Arrowsmith (1931)

The movie Arrowsmith was based on a novel of the same name, written by Sinclair Lewis.  I had read and enjoyed Main Street, Babbitt, and Elmer Gantry, but despite that and despite the fact the the novel won the Pulitzer Prize in 1926, I did not care for it.  And despite the fact the the movie was nominated for the Academy Award for Best Picture of 1931, I did not care for that either.  The movie took a lot of liberties with the novel, leaving out stuff and changing things around, most of which did not bother me one bit.  However, the movie is better than the novel, because there is an absurd event that is described in the novel that the movie wisely, or perhaps fortuitously, left out.

In the novel, Martin Arrowsmith, who is a medical student, becomes engaged to a woman named Madeleine. During the summer, Martin goes Canada, where he meets a nurse named Leora.  He proposes to her, and she accepts. But Martin is still not sure which woman he wants to marry. So, he invites both of them to have lunch with him, and when they arrive, he announces that he is engaged to both of them, and he will let them decide whom he will marry. Madeleine leaves in a huff, but Leora stays and clinches the engagement.

When I reached this point in the novel, I threw it aside in disgust. It was one of the stupidest things I had ever read, especially in a well-known novel by an otherwise good author. I had no interest in reading a novel about a man who is that ridiculous. I would say the same about Leora, since any self-respecting woman would do what Madeleine did, which is to get up and leave, but I suppose she was so desperate to get married that she was willing to swallow the insult. It was the better part of a year before I could bring myself to finish the novel.  But the damage had already been done and was irreparable.  On account of that scene with the two women, I despise the novel to this day.

Years later, the movie turned up on television, and I remember wondering to myself how it was going to handle this business with the two women. I was pleased to see that the Madeleine character was not in the movie, thereby eliminating the scene that caused me to dislike the novel. As for the rest of the story, Martin (Ronald Colman) is interested in medical research. In testing a new medicine, the standard procedure is to have a control group that gets a placebo to compare with the group that gets the experimental medicine. That way the researchers can tell whether the medicine makes a difference, and whether there are side effects. This is especially emphasized in the novel, where the students are portrayed as being obsessed with controls.

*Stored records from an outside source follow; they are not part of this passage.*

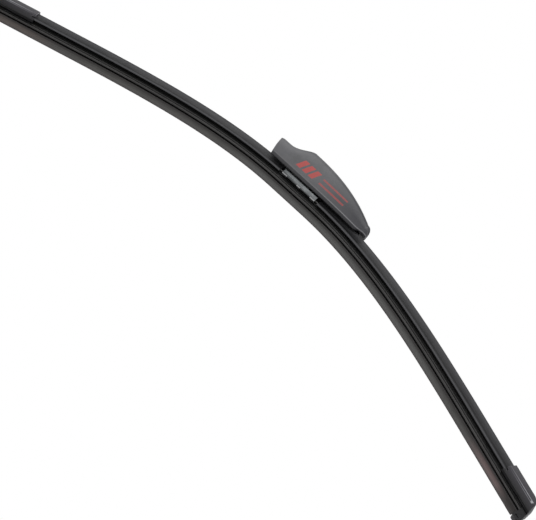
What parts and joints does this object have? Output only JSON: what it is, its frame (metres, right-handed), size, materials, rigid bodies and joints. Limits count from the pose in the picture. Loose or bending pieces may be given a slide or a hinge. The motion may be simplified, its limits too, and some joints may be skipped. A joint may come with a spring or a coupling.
{
  "type": "wiper blade",
  "caption": "Flat beam-type windscreen wiper blade with a rubber spoiler, spring rails, end caps and a fin-shaped cover over its rocking hook connector.",
  "frame": {"origin": "centre of the rivet that the hook connector rocks on, which is where the wiper arm's hook carries the blade", "axes": "+X along the blade towards its longer half and the cover's tail, +Z away from the glass, +Y across the blade, so the arm comes in from -X"},
  "size_m": [0.5938, 0.019, 0.117],
  "materials": {
    "wiping_rubber": "matt extruded rubber",
    "rail_steel": "black-coated spring steel",
    "spoiler_rubber": "satin extruded rubber",
    "cap_plastic": "fine-grained moulded plastic",
    "bracket_steel": "plain zinc-plated sheet",
    "rivet_steel": "plain steel",
    "adapter_plastic": "moulded plastic",
    "cover_plastic": "fine-grained moulded plastic"
  },
  "bodies": {
    "connector": {"hook_adapter": "adapter_plastic", "cover": "cover_plastic"},
    "blade": {"wiper_rubber": "wiping_rubber", "rail_front": "rail_steel", "rail_back": "rail_steel", "spoiler_left": "spoiler_rubber", "spoiler_right": "spoiler_rubber", "end_cap_left": "cap_plastic", "end_cap_right": "cap_plastic", "bracket": "bracket_steel", "rivet": "rivet_steel"}
  },
  "joints": [
    {"name": "rivet_pivot", "type": "hinge", "parent": "connector", "child": "blade", "pos_m": [0, 0, 0], "axis": [0, 1, 0], "range_deg": [-0.5, 10]}
  ]
}
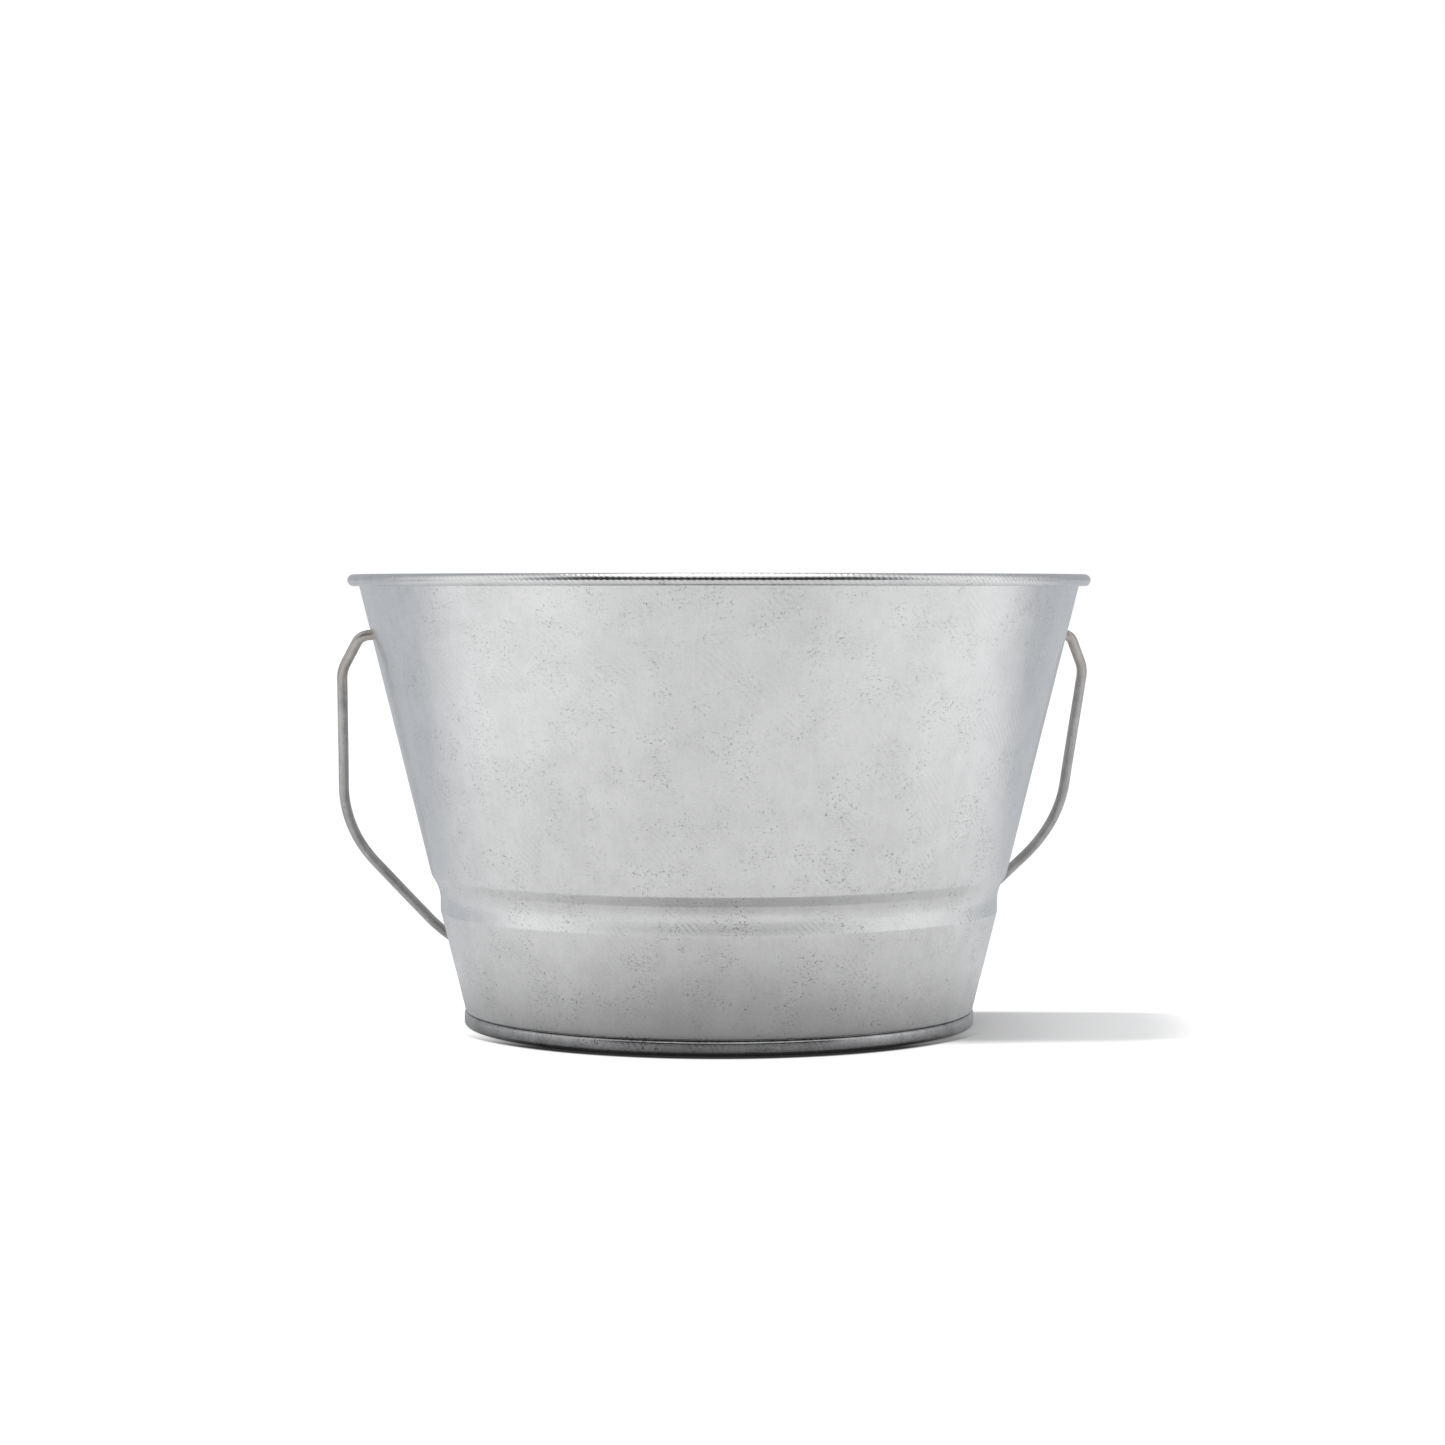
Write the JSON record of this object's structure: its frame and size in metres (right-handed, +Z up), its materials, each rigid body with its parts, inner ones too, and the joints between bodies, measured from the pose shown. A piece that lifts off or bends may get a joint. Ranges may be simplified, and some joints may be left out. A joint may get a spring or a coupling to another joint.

When the bubonic plague hits the West Indies, Martin decides to go there and try out his new serum. This requires the use of a control group. But if the serum is effective, this will mean that most of those in the control group will die on account of having only received a placebo. He ends up giving the serum to everyone. Martin’s humanity triumphs over his desire to establish the efficacy of the serum.

As the movie came to an end, I finally realized the point of the lunch date with the two fiancées. Madeleine was essentially acting as a control for Leora. By comparing the reactions of the two women, Martin was able to assess Leora’s love for him by contrasting it with Madeleine’s. The idea was to show just how obsessed Martin was with the need for controls, that he would even try to apply it to love and marriage.

That may have been the idea, but it is still absurd. And it is unnecessary. A man will typically have enough experience with women in general to be able to decide whether he should marry one woman in particular. Every woman he has ever dated is a control of sorts. Likewise, a woman will have had enough experience with men to know that if the man she is engaged to turns out to be engaged to someone else as well, she can be glad she found out before she married the jerk.

In a similar way, the same could be said about the bubonic plague.  We have had plenty of experience with epidemics involving this disease, so much so that a control group was not really necessary.  If everyone in the West Indies is given the serum, and the epidemic comes to an abrupt end, that is sufficient proof of its efficacy.

It may be that Sidney Howard, the man who wrote the screenplay, left Madeleine out of the movie for the simple reason that most movie versions leave stuff out that was in the novels on which they were based. But I like to believe that Howard thought the lunch date with the two fiancées was as preposterous as I did, and he mercifully gave it the ax.